Einfach wird das Zusammenraufen freilich nicht, zumal die Tochter einer alleinerziehenden Mutter auch nicht auf den Mund gefallen ist. Als ihr der moderne Pygmalion Mazard uncharmant nahelegt, etwas Hübsches anzuziehen, bringt sie das prompt auf die Palme. Aber dann setzt Nëila doch um, was er ihr rät und muss feststellen, dass er gar nicht so falsch liegt. Fortan profitiert sie immer mehr von den Ansichten, den ungewöhnlichen Methoden und dem immensen Wissen ihres Lehrers. Ein riesiger Berg an Literatur, durch den sie sich durcharbeiten muss, angefangen von Cicero und Aristoteles bis zu den 38 Kunstgriffen aus Arthur Schopenhauers „Kunst, Recht zu behalten“, bietet dafür schon einmal die nötige Grundlage. Und dass es durchaus Sinn macht, mit einem Stift im Mund, an einer besseren Artikulation zu arbeiten, wird der Schülerin auch schnell bewusst.

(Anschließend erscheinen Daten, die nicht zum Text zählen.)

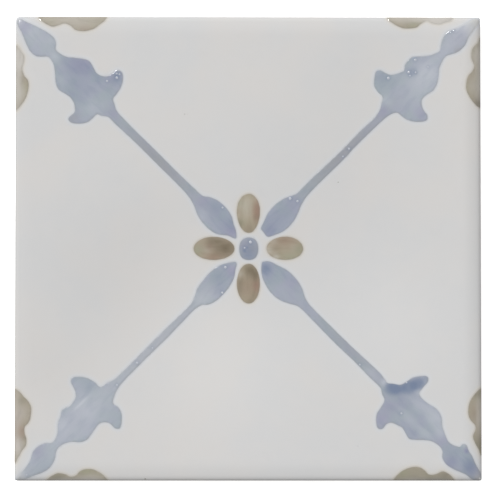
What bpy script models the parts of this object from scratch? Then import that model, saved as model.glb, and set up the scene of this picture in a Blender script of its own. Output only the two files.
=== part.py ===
"""A square glazed ceramic wall tile, 152 mm a side, lying on its back with the glazed face up.

The tile is pressed and fired as one piece. Its face is flat in the middle and falls away a little towards
the edges, as a glaze that was poured and wiped does. The arris is rounded, the back has shallow keying
grooves for the adhesive, and one corner is worn rounder than the others.

Metres, +Z out of the glazed face, +Y towards the top of the pattern, origin at the middle of the back.
"""

import math

import bmesh
import bpy
from mathutils import Vector

MM = 0.001

# The plate
SIDE = 152.0 * MM
THICKNESS = 9.5 * MM

# The face: how far it falls towards the edges, and over what width
CUSHION_WIDTH = 6.0 * MM
CUSHION_DROP = 0.35 * MM
CUSHION_STEPS = (1.5 * MM, 2.6 * MM, 4.0 * MM, CUSHION_WIDTH)

# The edges
ARRIS_RADIUS = 0.9 * MM
ARRIS_SEGMENTS = 4
FOOT_CHAMFER = 0.4 * MM
CORNER_RADIUS = 0.6 * MM
WORN_CORNER_RADIUS = 1.3 * MM
CORNER_SEGMENTS = 3

# The back: stopped grooves inside a plain rim
RIM_WIDTH = 7.0 * MM
GROOVE_COUNT = 12
GROOVE_PITCH = 11.4 * MM
GROOVE_WIDTH = 5.5 * MM
GROOVE_DEPTH = 1.0 * MM
GROOVE_DRAFT = 0.4 * MM

# The glaze's colour, linear
WHITE_GLAZE = (0.63, 0.62, 0.61, 1.0)
GLAZE_ROUGHNESS = 0.16
SMOOTH_ANGLE = math.radians(28)


def clear_scene():
    """Removes whatever the opened file holds."""
    for old in list(bpy.data.objects):
        bpy.data.objects.remove(old, do_unlink=True)


def glaze_material():
    """The plain glaze that covers the tile."""
    material = bpy.data.materials.new("white_glaze")
    material.use_nodes = True
    shader = material.node_tree.nodes["Principled BSDF"]
    shader.inputs["Base Color"].default_value = WHITE_GLAZE
    shader.inputs["Roughness"].default_value = GLAZE_ROUGHNESS
    shader.inputs["Metallic"].default_value = 0.0
    return material


def crown_height(inset):
    """How high the face stands at a distance in from the tile's edge, past the arris."""
    left = 1.0 - (min(inset, CUSHION_WIDTH) - ARRIS_RADIUS) / (CUSHION_WIDTH - ARRIS_RADIUS)
    return THICKNESS - CUSHION_DROP * left * left


def face_profile():
    """The section from the top of a side to the level middle, as (distance in from the edge, height)."""
    shoulder = THICKNESS - CUSHION_DROP - ARRIS_RADIUS
    turns = [(i + 1) / ARRIS_SEGMENTS * math.pi / 2 for i in range(ARRIS_SEGMENTS)]
    arris = [(ARRIS_RADIUS * (1 - math.cos(a)), shoulder + ARRIS_RADIUS * math.sin(a)) for a in turns]
    return arris + [(inset, crown_height(inset)) for inset in CUSHION_STEPS]


def plate(bm):
    """The square plate between its foot chamfer and its arris."""
    foot = FOOT_CHAMFER
    shoulder = THICKNESS - CUSHION_DROP - ARRIS_RADIUS
    bmesh.ops.create_cube(bm, size=1.0)
    bmesh.ops.scale(bm, vec=Vector((SIDE, SIDE, shoulder - foot)), verts=bm.verts)
    bmesh.ops.translate(bm, vec=Vector((0.0, 0.0, (shoulder + foot) / 2)), verts=bm.verts)


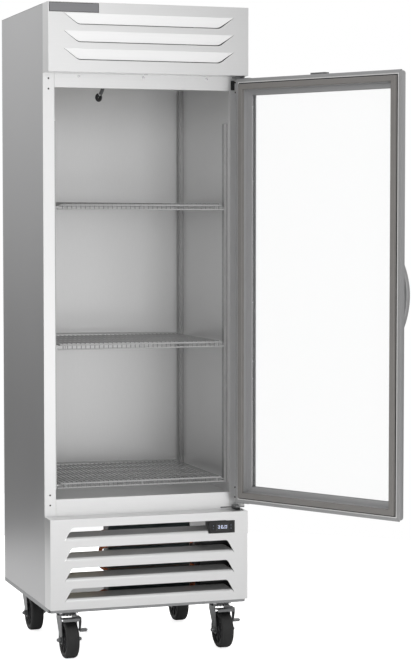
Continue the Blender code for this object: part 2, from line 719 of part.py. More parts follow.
def frame_section():
    """Section of the door frame: inner flange, gasket seat with its groove, glass pocket and rounded edge."""
    straight = DOOR_SIDE_DEPTH
    curve = DOOR_THICKNESS - straight
    section = [(0, 0), (0, DOOR_FLANGE), (DOOR_STEP, DOOR_FLANGE)]
    for i in range(ROUND_STEPS + 1):
        angle = math.pi / 2 * i / ROUND_STEPS
        section.append((DOOR_STEP + DOOR_ROUND * (1 - math.cos(angle)), straight + curve * math.sin(angle)))
    pocket_back = DOOR_THICKNESS - DOOR_LIP
    pocket_front = DOOR_INNER_LIP + DOOR_FLANGE
    seat = GASKET_SEAT[1] + GASKET_SEAT_CLEARANCE
    section += [(DOOR_LIP_EDGE, DOOR_THICKNESS), (DOOR_LIP_EDGE, pocket_back),
                (DOOR_POCKET_EDGE, pocket_back), (DOOR_POCKET_EDGE, pocket_front),
                (DOOR_LIP_EDGE, pocket_front), (DOOR_LIP_EDGE, DOOR_INNER_LIP),
                (seat, DOOR_INNER_LIP), (seat, 0), (GASKET_GROOVE[1], 0),
                (GASKET_GROOVE[1], GASKET_GROOVE_DEPTH), (GASKET_GROOVE[0], GASKET_GROOVE_DEPTH),
                (GASKET_GROOVE[0], 0)]
    return section


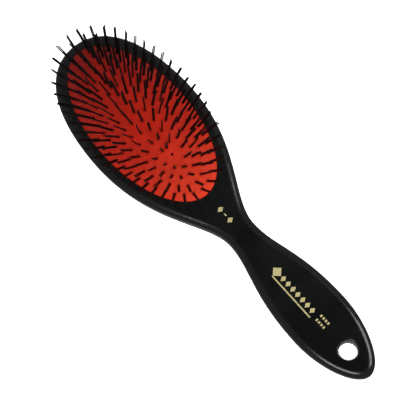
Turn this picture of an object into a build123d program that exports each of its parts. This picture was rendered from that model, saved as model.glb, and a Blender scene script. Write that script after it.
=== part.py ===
from build123d import *
from math import sqrt
import os

# Bristle brush with an air cushion, lying on its back.
# Millimetres. +X runs from the head to the end of the handle and +Z is the bristle side.
# The origin is under the middle of the overall length, on the plane that the back rests on.

# ---- overall plan ----
overall_length = 215.0
head_width = 60.0
neck_width = 15.2
grip_width = 31.1
widest_shift = 0.5             # widest part of the head past the middle of the seat
shoulder_length = 24.5         # seat's end to the narrowest part of the neck
grip_widest = 34.9             # from the end of the handle
tip_bluntness = 20.5           # how far the tip of the head runs straight across, each side
tip_flank = 29.8               # how far the widest part of the head runs straight toward the tip
shoulder_reach = 0.54          # share of the head-to-neck run that leaves the head straight
nape_reach = 0.225             # share of the head-to-neck run that enters the neck straight
throat_reach = 0.27            # share of the neck-to-grip run that leaves the neck straight
palm_reach = 0.56              # share of the neck-to-grip run that enters the grip straight
end_flank = 17.0               # how far the grip runs straight toward the end of the handle
end_bluntness = 7.8            # how far the end of the handle runs straight across, each side

# ---- side view ----
head_thickness = 13.0
grip_thickness = 12.0
front_step_lead = 5.9          # the front starts to drop this far before the narrowest part of the neck
front_step_run = 24.0          # length over which the front drops from the head to the grip
back_flat_width = 16.0         # flat band along the middle of the back
side_height = 7.5              # front down to the curved back, at the widest part of the head
front_round = 3.4
back_round = 4.4

# ---- hanging hole ----
hang_hole_diameter = 9.0
hang_hole_inset = 15.0         # hole axis to the end of the handle
hang_hole_round = 0.8

# ---- cushion seat and air chamber ----
seat_length = 96.8
tip_rim = 5.1                  # body left in front of the seat, at the tip of the head
side_rim = 5.8                 # body left beside the seat, each side
chamber_floor = 4.0            # body left under the chamber
chamber_round = 2.0
lip_height = 1.5               # rim material above the retaining groove
groove_height = 1.6
groove_reach = 1.5             # how far the groove runs in under the lip

# ---- cushion pad ----
cushion_rise = 9.6
cushion_wall = 1.2
pad_side_gap = 0.1             # between the pad and the body, all round
vent_diameter = 1.3

# ---- tufts: one filament each, folded over a wire staple under the pad ----
filament_diameter = 0.55
tuft_height = 16.6             # pad surface to the longer tip
tine_difference = 0.7          # the second tip stands this much lower
staple_diameter = 0.3
staple_length = 2.4
fold_gap = 0.02                # staple to the inside of the fold
staple_drop = 0.5              # staple axis below the inner face of the pad
tuft_hole_gap = 0.03
splay_along = 1.25             # lean of a tuft as a multiple of the pad's own slope, lengthwise
splay_across = 0.80            # the same, sideways

# ---- pattern: rings are ovals round the middle of the cushion ----
centre_row_reach = 0.423       # share of the seat's half length
centre_row_count = 8
# name: share of the seat's half width, share of its half length, number of seats
ring_plan = {
    "ring_1": (0.880, 0.930, 46),
    "ring_2": (0.719, 0.847, 42),
    "ring_3": (0.552, 0.750, 36),
    "ring_4": (0.372, 0.661, 28),
    "ring_5": (0.186, 0.502, 16),
}
vent_ring = "ring_5"           # the seat at the handle end of this ring is the vent hole

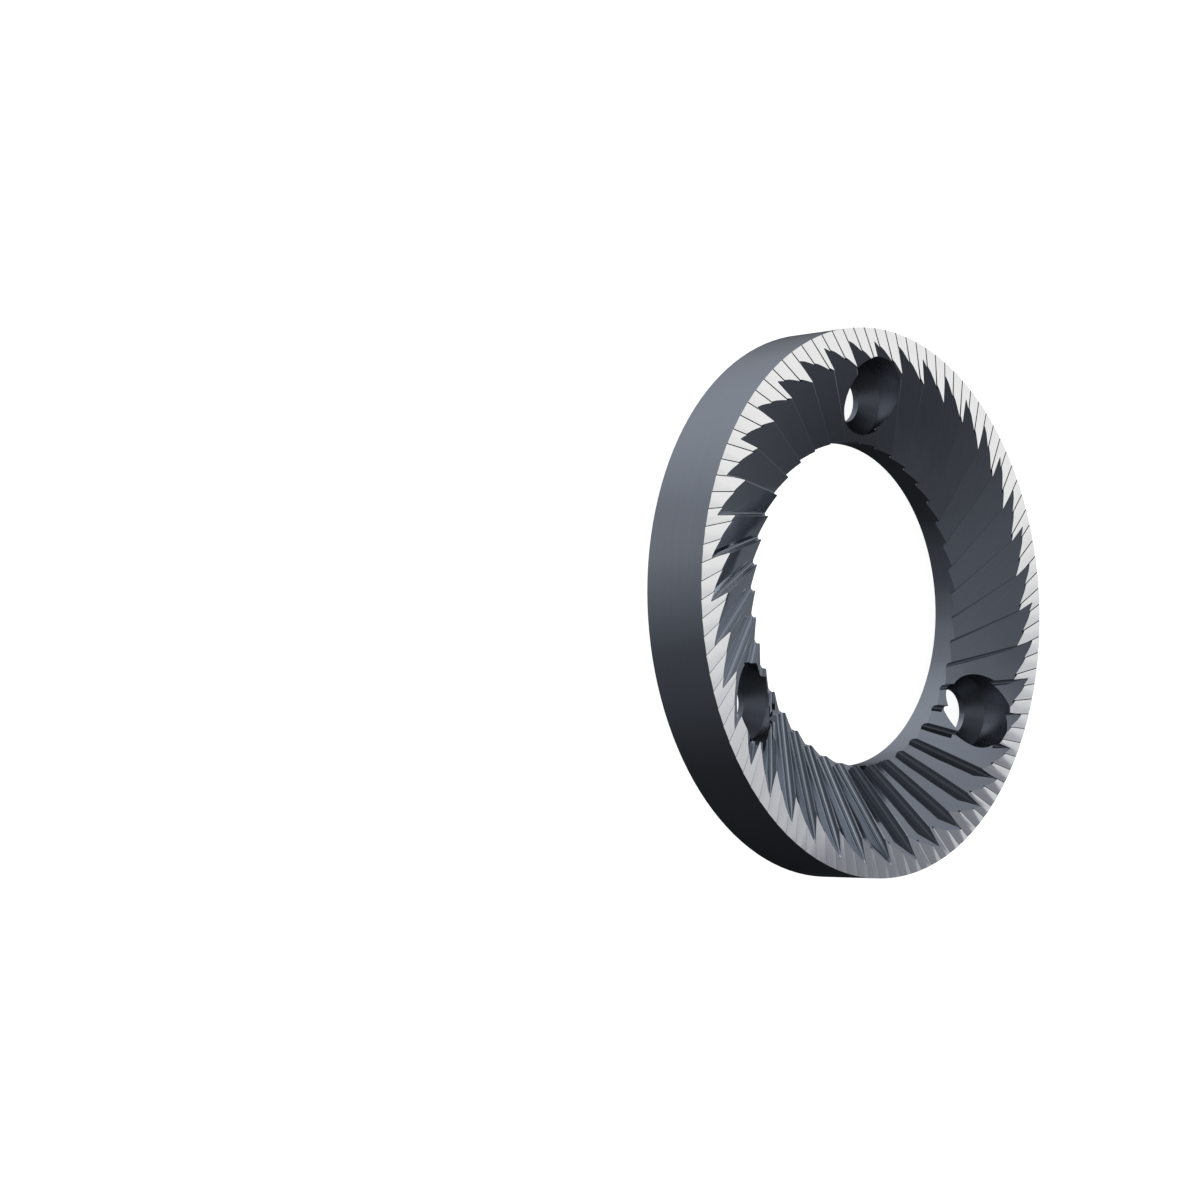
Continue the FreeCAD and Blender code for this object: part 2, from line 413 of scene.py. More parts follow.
@dataclass(frozen=True)
class Burr:
    """The toothed ring: a merged copy of the CAD solid, with its surfaces sorted by finish.

    The lengths are the solid's own. The other values tell its faces and edges apart.

    Attributes:
        fine_depth: How deep below the top the ground faces reach.
        fine_inner: The radius at which the grooves of the fine teeth end.
        groove_depth: How deep below the top the grooves reach.
        line_share: How far a groove reaches beside its tooth's line, in pitches.
        merge: The distance within which loose corners are welded.
        crease: The angle from which an edge is sharp.
        round_crease: The same angle between two upright faces.
        crest_round: The width of the rounded coarse crests.
        crest_segments: The number of steps in that round.
        crest_profile: Its shape, half for a round arc.
        crest_start: Where the crests begin, as a multiple of the bore's radius.
        back_share: The part of the height over which the back's inner walls reach.
        upright: The most that an upright face looks up or down.
        facet_lift: The least and most that a coarse tooth's facet looks up.
        land_lift: The least that a ground face looks up.
        cone_lift: The least that a countersink looks up.
        back_lift: The most that a face of the back looks up.
        straight: How straight out or in a turned wall looks.
        to_axis: How straight a screw hole's wall looks at the hole's axis.
        finishes: The finish of each surface, painted shade on the grooves and countersunk cones.
    """

    node: str = "burr"
    coarse: ToothRow = ToothRow(count=40, offset=10.5 * MM, tip_radius=30.6 * MM)
    fine: ToothRow = ToothRow(count=100, offset=12.9 * MM, tip_radius=30.6 * MM)
    outer_radius: float = 32.0 * MM
    bore_radius: float = 19.0 * MM
    height: float = 8.1 * MM
    screws: int = 3
    screw_circle: float = 24.3 * MM
    screw_head: float = 4.5 * MM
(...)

Bei alledem kommt der Humor nicht zu kurz: In der lustigsten Szene soll Nëila mit der Rede eines römischen Senators in der Metro die Aufmerksamkeit der Fahrgäste gewinnen.
Bis zu dem entscheidenden Finale, zu dem die Heldin nach mehreren gewonnenen Rede-Duellen vordringt, kommt es dann zwar doch noch zu einem großen Konflikt, aber so versöhnlich, wie das Duell der Streithähne trotz allem endet, kommt es darauf auch gar nicht an.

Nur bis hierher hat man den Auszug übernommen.